In fact, if you want to, you can go wild and split operations even more, so that both execution paths only consume bits once. For example, assuming a MSB-first bit buffer, we could write this small decoder as follows:

    refill(9);
    temp = peekbits(5);
    if (temp < 28) {
        result = temp;
        consume(5);
    } else {
        // The "upper" and "lower" code are back-to-back,
        // and combine exactly the way we want! Synergy!
        result = getbits_no_refill(9) - 28*16 + 28;
    }

This kind of micro-tweaking is really not recommended outside very hot loops, but as I mentioned in the previous part, some of these decoder loops are quite hot indeed, and in that case saving a few instructions here and a few instructions there adds up. One particularly important technique for decoding variable-length codes (e.g. Huffman codes) is to peek ahead by some fixed number of bits and then do a table lookup based on the result. The table entry then lists what the decoded symbol should be, and how many bits to consume (i.e. how many of the bits we just peeked at really belonged to the symbol). This is significantly faster than reading the code a bit or two at a time and consulting a Huffman tree at every step (the method sadly taught in many textbooks and other introductory texts.)

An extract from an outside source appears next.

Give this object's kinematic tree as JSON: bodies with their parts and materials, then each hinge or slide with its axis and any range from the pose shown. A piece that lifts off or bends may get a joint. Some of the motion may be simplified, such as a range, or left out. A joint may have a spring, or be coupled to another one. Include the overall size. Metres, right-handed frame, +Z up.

There’s a problem, though. The technique of peeking ahead a bit (no pun intended) and then later deciding how many bits you actually want to consume is quite powerful, but we’ve just changed the rules: the getbits implementation above is careful to only read extra bytes when it’s strictly necessary. But our modified variable-length code reader example above always refills so the buffer contains at least 9 bits, even when we’re only going to consume 5 bits in the end. Depending on where that refill happens, it might even cause us to read past the end of the actual data stream.

In short, we’ve introduced lookahead. The modified code reader starts grabbing extra input bytes before it’s sure whether it needs them. This has many advantages, but the trade-off is that it may cause us to read past the logical end of a bit stream; it certainly implies that we have to make sure this case is handled correctly. It certainly should never crash or read out of bounds; but beyond that, it implies certain thing about the way input buffering or the framing layer have to work.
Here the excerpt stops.